#### The request:
Each line from the one containing "for row, number, y" through the one containing "from mathutils import Matrix, Vector" must be echoed exactly, endpoints included, and every other line omitted.

#### Records provided:
━━━━━━━━━━━━━━━━
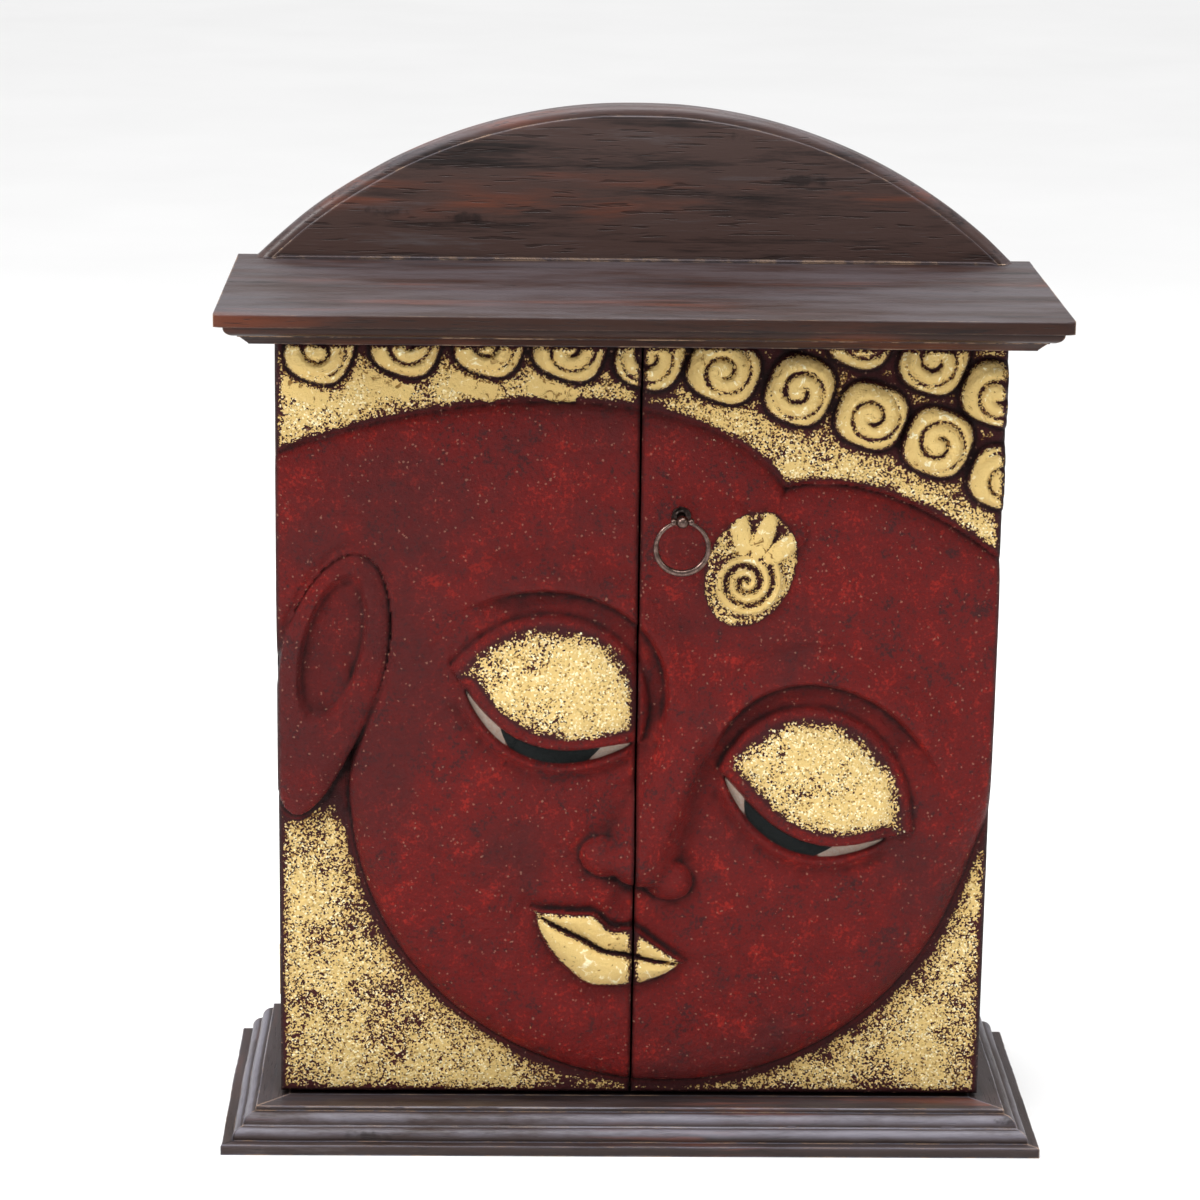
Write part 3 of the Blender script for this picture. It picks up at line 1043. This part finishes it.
━━━━━━━━━━━━━━━━
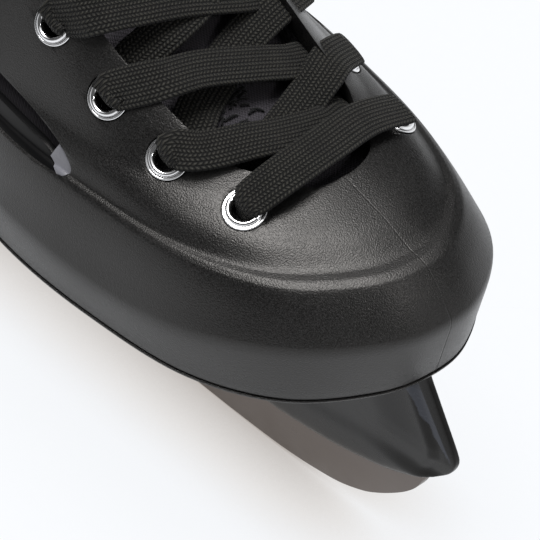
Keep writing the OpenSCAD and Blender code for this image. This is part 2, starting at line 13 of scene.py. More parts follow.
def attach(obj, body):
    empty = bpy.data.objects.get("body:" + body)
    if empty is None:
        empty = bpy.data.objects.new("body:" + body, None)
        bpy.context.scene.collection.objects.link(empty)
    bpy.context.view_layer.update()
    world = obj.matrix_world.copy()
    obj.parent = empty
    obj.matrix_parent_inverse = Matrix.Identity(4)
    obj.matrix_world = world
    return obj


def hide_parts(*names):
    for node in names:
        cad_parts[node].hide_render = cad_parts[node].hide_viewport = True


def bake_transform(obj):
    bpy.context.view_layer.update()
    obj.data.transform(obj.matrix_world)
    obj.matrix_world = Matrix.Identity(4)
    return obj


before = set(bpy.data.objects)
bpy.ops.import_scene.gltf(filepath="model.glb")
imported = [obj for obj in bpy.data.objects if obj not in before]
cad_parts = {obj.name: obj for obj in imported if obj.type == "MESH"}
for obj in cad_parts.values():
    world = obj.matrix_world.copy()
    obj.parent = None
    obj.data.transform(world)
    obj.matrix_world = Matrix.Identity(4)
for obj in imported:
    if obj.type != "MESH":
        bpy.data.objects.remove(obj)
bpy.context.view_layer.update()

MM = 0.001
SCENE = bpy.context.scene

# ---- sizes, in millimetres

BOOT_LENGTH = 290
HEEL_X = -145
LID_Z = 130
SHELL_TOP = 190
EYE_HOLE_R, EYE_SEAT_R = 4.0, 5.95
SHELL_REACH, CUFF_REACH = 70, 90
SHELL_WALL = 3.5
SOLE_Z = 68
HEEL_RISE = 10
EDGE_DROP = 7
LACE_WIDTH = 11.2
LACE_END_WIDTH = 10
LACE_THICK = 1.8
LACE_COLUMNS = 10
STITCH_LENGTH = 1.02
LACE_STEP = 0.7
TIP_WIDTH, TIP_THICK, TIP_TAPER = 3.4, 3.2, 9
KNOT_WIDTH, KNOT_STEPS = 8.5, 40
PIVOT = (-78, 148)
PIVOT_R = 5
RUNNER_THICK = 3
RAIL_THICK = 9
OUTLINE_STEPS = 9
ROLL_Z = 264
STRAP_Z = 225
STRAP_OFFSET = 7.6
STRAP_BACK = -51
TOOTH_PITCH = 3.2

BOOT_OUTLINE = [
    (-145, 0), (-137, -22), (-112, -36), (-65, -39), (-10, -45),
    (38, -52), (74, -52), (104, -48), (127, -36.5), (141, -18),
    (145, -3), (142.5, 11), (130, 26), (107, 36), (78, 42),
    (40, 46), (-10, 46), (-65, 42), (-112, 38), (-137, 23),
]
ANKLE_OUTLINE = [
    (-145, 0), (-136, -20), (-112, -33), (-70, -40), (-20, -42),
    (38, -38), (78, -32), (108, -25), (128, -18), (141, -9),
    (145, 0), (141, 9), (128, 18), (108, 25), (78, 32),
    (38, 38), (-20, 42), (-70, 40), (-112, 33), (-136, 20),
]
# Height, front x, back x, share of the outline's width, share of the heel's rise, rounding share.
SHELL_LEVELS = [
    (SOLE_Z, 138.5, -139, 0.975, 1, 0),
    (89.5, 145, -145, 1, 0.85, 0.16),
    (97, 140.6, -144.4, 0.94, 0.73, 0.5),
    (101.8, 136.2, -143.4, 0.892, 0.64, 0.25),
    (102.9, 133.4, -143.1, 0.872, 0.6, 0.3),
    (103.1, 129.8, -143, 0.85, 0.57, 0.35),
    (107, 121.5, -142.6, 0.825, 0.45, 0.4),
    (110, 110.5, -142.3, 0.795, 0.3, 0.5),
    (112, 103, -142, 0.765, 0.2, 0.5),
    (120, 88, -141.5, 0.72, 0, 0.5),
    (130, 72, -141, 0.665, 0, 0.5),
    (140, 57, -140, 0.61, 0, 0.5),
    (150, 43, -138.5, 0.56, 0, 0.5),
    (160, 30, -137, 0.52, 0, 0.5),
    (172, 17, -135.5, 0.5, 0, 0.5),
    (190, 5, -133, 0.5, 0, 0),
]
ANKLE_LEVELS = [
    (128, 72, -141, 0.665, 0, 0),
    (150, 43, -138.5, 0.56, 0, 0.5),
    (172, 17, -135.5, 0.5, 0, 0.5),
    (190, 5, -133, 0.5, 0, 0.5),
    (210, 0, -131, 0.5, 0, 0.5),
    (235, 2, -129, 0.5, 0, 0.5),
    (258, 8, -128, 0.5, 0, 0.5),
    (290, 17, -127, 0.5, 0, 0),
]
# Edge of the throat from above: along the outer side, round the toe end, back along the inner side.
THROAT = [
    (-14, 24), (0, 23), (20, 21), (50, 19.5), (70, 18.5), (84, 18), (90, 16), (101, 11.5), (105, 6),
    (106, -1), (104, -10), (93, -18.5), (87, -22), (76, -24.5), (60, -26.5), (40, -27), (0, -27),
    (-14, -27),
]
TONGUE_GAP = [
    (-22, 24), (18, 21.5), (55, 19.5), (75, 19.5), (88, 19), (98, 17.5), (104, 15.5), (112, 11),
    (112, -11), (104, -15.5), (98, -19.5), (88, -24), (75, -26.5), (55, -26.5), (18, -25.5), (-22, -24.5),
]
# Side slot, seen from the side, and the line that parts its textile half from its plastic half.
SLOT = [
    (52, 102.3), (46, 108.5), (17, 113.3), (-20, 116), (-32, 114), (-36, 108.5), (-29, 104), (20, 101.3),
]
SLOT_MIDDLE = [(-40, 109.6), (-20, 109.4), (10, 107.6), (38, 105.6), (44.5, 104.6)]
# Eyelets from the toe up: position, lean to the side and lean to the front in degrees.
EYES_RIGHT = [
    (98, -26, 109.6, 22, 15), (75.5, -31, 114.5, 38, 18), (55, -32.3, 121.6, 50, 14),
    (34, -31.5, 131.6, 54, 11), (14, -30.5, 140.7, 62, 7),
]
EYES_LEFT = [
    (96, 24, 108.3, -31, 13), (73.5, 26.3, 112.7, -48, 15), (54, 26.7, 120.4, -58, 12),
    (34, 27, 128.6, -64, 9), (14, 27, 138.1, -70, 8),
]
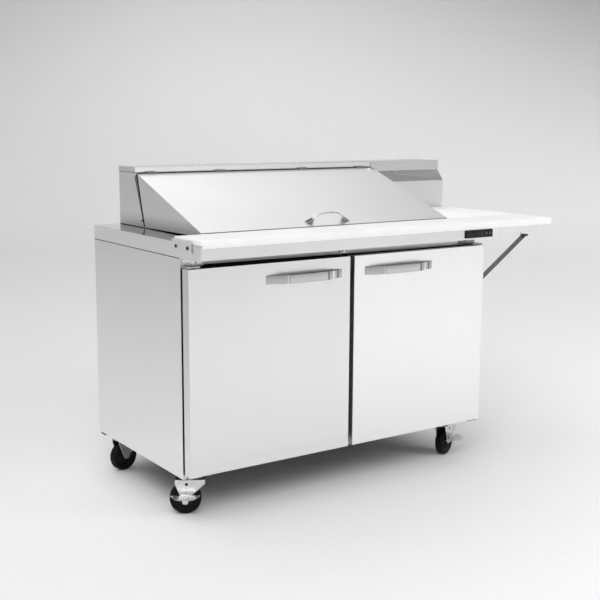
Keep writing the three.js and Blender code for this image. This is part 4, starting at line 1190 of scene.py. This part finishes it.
━━━━━━━━━━━━━━━━
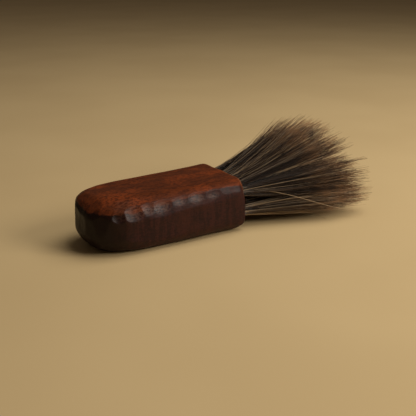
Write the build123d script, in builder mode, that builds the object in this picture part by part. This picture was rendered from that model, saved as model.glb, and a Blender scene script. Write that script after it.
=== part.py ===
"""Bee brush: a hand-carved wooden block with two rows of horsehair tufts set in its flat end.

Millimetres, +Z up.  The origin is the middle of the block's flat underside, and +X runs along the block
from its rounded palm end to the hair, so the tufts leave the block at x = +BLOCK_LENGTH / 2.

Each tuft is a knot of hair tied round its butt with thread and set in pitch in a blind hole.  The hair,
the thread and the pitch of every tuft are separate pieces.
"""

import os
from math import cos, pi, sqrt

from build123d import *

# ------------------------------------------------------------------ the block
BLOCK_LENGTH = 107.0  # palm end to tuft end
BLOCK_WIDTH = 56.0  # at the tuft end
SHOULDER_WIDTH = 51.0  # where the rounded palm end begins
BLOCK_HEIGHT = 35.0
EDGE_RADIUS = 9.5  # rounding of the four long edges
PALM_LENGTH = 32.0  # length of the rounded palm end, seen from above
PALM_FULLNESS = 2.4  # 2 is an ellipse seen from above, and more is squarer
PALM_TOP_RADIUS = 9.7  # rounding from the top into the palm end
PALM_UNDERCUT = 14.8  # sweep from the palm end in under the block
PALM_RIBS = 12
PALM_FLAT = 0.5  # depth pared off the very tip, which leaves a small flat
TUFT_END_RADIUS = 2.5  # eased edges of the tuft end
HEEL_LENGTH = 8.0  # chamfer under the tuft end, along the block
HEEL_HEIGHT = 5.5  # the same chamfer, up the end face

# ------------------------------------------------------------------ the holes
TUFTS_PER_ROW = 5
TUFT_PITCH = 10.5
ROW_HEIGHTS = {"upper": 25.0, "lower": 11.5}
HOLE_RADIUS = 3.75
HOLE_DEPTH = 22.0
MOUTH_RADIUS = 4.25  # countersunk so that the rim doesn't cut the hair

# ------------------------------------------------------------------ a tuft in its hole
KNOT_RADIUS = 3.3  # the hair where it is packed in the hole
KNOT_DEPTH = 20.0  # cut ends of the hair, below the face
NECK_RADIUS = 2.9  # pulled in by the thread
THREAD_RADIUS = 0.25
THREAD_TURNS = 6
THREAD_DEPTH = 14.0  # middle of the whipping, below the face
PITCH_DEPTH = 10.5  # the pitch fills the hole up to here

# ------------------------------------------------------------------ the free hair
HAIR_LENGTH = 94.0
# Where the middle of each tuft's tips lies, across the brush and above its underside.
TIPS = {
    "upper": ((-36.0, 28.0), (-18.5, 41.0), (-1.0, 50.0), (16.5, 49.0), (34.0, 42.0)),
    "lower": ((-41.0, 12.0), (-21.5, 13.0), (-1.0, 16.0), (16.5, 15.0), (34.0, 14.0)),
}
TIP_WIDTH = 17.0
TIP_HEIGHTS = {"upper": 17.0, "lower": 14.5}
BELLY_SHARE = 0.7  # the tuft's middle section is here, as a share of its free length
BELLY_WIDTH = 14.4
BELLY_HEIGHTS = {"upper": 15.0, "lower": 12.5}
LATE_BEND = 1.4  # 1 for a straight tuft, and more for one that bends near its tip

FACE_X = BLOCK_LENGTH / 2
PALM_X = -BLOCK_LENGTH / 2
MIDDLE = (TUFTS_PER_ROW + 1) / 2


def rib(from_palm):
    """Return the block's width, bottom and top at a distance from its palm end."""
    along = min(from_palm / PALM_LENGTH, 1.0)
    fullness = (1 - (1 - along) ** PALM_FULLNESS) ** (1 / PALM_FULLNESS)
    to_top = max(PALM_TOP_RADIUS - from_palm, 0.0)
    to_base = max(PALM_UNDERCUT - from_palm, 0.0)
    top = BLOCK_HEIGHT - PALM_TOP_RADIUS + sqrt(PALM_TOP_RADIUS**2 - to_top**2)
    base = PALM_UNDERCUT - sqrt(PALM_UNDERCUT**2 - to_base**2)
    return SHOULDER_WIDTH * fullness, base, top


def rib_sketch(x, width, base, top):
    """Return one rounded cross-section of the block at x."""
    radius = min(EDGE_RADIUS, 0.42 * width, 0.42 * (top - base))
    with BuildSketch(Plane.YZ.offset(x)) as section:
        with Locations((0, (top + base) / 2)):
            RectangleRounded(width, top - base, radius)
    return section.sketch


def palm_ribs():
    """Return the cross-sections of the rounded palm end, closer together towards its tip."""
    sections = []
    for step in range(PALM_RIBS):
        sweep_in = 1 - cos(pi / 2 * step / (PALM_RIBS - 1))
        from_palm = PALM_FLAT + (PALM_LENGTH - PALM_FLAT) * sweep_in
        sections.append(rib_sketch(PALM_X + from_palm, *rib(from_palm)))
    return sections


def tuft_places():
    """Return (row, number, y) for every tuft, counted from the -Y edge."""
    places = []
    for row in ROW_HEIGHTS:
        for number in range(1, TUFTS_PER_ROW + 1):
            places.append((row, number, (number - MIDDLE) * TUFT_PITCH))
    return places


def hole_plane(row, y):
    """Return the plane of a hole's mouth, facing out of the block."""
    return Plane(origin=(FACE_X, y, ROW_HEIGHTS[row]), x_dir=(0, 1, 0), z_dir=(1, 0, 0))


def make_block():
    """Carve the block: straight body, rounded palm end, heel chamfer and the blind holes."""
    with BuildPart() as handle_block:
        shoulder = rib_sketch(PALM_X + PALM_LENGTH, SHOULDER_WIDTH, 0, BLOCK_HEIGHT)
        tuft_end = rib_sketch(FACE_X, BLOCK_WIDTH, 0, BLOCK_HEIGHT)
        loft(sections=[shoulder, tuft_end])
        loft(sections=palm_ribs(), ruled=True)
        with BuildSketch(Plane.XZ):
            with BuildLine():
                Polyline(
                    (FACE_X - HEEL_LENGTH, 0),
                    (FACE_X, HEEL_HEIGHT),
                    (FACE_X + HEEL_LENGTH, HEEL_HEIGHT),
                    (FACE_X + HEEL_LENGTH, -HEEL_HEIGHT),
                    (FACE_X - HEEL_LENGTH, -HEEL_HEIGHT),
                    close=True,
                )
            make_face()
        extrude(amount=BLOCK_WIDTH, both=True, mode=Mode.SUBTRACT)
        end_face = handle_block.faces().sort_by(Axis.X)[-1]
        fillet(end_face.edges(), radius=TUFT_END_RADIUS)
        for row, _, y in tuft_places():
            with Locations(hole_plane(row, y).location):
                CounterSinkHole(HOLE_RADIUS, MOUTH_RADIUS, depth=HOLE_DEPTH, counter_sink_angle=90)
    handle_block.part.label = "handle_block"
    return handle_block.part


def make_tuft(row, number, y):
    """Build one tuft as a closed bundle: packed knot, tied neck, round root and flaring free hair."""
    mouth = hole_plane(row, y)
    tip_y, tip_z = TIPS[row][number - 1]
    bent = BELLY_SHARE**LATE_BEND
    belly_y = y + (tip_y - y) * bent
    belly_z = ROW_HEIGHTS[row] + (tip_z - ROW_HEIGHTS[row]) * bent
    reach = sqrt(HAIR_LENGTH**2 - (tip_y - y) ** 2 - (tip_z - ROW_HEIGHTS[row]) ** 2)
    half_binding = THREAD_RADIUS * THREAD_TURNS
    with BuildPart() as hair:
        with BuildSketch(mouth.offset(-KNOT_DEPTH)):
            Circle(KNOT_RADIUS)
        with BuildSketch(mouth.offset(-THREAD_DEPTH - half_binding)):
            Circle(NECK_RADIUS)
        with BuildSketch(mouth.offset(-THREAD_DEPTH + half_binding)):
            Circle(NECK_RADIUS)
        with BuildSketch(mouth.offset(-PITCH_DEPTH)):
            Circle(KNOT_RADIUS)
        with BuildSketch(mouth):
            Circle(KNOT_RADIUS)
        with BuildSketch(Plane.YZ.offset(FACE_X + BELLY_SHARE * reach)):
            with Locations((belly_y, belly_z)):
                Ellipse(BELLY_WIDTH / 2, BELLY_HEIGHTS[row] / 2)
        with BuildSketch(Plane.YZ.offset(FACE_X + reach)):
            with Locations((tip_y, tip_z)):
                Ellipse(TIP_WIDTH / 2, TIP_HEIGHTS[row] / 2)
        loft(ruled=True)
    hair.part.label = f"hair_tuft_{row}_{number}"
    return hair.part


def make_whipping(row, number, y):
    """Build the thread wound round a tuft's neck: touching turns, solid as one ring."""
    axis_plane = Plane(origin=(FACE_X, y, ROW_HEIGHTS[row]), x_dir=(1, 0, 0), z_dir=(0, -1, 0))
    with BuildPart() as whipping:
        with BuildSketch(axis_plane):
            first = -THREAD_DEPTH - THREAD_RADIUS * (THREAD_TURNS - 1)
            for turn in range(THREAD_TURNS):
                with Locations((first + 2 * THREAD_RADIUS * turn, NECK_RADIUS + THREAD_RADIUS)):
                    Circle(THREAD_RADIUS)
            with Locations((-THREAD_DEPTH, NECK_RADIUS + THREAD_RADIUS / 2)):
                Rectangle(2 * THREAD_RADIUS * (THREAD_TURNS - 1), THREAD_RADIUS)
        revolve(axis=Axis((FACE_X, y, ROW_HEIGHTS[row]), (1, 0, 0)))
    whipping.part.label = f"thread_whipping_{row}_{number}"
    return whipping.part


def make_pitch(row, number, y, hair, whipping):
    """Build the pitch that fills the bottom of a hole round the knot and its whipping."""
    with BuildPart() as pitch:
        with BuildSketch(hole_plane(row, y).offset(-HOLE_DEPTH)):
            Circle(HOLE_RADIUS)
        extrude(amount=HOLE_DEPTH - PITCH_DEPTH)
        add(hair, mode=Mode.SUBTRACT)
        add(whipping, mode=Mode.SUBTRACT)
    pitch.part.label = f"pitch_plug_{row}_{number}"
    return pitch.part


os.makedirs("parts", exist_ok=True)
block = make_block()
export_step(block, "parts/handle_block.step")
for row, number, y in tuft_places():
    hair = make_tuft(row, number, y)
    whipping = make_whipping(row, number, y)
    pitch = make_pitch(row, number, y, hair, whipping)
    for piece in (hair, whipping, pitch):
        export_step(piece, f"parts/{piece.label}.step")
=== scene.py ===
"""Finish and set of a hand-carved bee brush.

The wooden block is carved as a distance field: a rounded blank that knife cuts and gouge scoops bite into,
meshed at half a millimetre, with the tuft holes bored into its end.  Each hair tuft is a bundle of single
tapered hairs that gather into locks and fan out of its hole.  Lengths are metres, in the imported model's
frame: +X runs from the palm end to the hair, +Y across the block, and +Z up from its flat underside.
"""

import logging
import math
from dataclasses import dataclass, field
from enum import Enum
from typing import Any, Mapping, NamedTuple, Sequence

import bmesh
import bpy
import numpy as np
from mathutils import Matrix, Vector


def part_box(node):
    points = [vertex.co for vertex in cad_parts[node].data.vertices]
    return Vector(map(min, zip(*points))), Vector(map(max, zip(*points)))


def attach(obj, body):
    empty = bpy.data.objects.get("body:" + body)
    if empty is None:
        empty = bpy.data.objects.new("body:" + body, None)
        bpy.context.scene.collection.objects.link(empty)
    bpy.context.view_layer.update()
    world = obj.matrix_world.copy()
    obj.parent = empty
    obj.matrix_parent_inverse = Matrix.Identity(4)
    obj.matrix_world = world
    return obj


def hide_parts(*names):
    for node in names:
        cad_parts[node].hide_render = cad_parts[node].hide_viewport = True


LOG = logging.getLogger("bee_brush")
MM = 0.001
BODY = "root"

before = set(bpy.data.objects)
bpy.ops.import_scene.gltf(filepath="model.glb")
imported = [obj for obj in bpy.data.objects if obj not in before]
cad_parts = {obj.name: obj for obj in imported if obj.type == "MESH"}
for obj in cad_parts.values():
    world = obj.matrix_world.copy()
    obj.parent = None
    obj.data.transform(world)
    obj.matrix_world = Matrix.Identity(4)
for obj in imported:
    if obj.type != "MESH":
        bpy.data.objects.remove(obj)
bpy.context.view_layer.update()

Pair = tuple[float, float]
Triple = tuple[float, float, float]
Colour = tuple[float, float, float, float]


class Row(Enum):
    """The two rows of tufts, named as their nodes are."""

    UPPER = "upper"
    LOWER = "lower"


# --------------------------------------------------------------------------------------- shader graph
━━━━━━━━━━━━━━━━
#### Task output:
for row, number, y in tuft_places():
    hair = make_tuft(row, number, y)
    whipping = make_whipping(row, number, y)
    pitch = make_pitch(row, number, y, hair, whipping)
    for piece in (hair, whipping, pitch):
        export_step(piece, f"parts/{piece.label}.step")
=== scene.py ===
"""Finish and set of a hand-carved bee brush.

The wooden block is carved as a distance field: a rounded blank that knife cuts and gouge scoops bite into,
meshed at half a millimetre, with the tuft holes bored into its end.  Each hair tuft is a bundle of single
tapered hairs that gather into locks and fan out of its hole.  Lengths are metres, in the imported model's
frame: +X runs from the palm end to the hair, +Y across the block, and +Z up from its flat underside.
"""

import logging
import math
from dataclasses import dataclass, field
from enum import Enum
from typing import Any, Mapping, NamedTuple, Sequence

import bmesh
import bpy
import numpy as np
from mathutils import Matrix, Vector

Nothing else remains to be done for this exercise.